PyCon Lithuania 2024

How to Utilize Machine Learning for Better Web Scraping
2024-04-03 , Room 228

Join Tadas Gedgaudas in an enlightening talk on revolutionizing web scraping with machine learning. Uncover how ChatGPT can adapt to website layout changes, making scraping more efficient and reducing maintenance needs. Delve into data structurization with ML, the seamless integration of ChatGPT for parsing, and its practical impact for developers.


In rule-based web scraping, the slightest change in website layout breaks the process, prompting the script overhaul to adapt to a new layout. With machine learning (ML), you don’t have to set up or readjust a dedicated parser for an individual web page. The trained model recognizes prices, descriptions, or anything it was trained to do, even after layout changes.

During his talk, Tadas Gedgaudas, a developer at Oxylabs, will share his knowledge of large language models – ChatGPT in this case – and their integration into the web scraping process.

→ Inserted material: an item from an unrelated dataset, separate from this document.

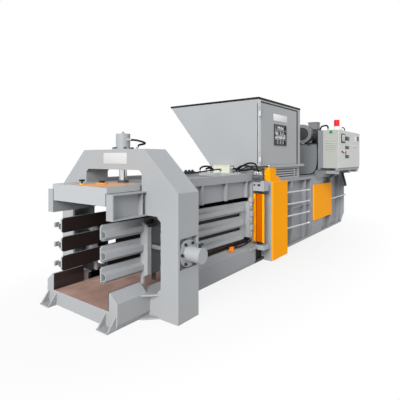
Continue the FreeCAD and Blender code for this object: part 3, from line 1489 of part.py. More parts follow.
def cabinet():
    """Control cabinet: open-fronted case with louvres and a cable duct, and its mounting plate with modules."""
    face = "cabinet_door + leaf_gap - cabinet_front"
    level = ("cabinet_low", "cabinet_top")
    case = block("cabinet_case", ("cabinet_x", CABINET_REAR), (face, "-cabinet_back"), level)
    inside = block(
        "cabinet_inside", ("cabinet_x + sheet_thick", f"{CABINET_REAR} - sheet_thick"),
        (f"{face} - sheet_thick", "-cabinet_back - sheet_thick"),
        ("cabinet_low + sheet_thick", "cabinet_top - sheet_thick"),
    )
    plate_y = ("-cabinet_back - 3 * sheet_thick", "-cabinet_back - sheet_thick")
    plate = block(
        "mounting_plate", ("cabinet_x + module_pitch", f"{CABINET_REAR} - module_pitch"), plate_y,
        ("cabinet_low + module_pitch / 2", "cabinet_top - module_pitch / 2"),
    )
    gear = [plate]
    module_y = (f"{plate_y[0]} - module_depth", plate_y[0])
    for index in range(MODULES):
        low = f"cabinet_x + module_pitch * ({index} + 1.5)"
        for row, base in enumerate(("cabinet_low + module_pitch", "cabinet_low + module_pitch * 3.5")):
            level_z = (base, f"{base} + module_pitch * 1.5")
            gear.append(block(f"module_{row}_{index}", (low, f"{low} + module_pitch * 0.8"), module_y, level_z))
    node("cabinet_gear", *gear)
    pieces = [cut("cabinet_shell", case, [inside])]
    for index in range(LOUVRES):
        low = f"louvre_z + {index} * louvre_pitch"
        wedge = [("cabinet_x", low), ("cabinet_x - louvre_depth", low), ("cabinet_x", f"{low} + louvre_pitch * 0.8")]
        pieces.append(prism(f"louvre_{index}", "y", [wedge], "-louvre_out", "-louvre_in"))
    pieces.append(block("cable_duct", ("cabinet_x", "cabinet_x + duct_length"), ("-cabinet_back", "-duct_back"), level))
    node("cabinet", *pieces)
    lamp = ("beacon_x", "-beacon_y")
    foot_top = "cabinet_top + beacon_foot"
    foot = rod("beacon_base", "z", "beacon_radius * 0.97", "cabinet_top", foot_top, *lamp, sides=NEARLY_ROUND)
    lens = rod("beacon_lens", "z", "beacon_radius", foot_top, f"{foot_top} + beacon_height", *lamp,
               sides=NEARLY_ROUND)
    node("beacon", foot, lens)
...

Tadas will cover the following:
➡️ Nuances of data structurization with and without ML.
➡️ A walkthrough of getting, preparing, and submitting data to ChatGPT.
➡️ A detailed demo of combining ChatGPT with Oxylabs Web Scraper API to scrape and parse web pages without building your own tools.

The talk is an essential stepping stone for developers and decision-makers to understand how ML-enabled parsing saves time, drastically reduces maintenance, and turns any website into structured data.

For your convenience, Tadas has provided code samples of his presentation. You can access an open-source Oxy® Parser library here: https://github.com/oxylabs/OxyParser.

From the very beginning of his software development career, Tadas focused on web data extraction. In fact, his very first project was a web scraper. As a web scraping engineer, Tadas is product-minded and, one could say, obsessed with making software as performant as possible. In turn, he practices productivity tracking and even dedicates his pastime to crafting an open-source ML-powered data parsing library.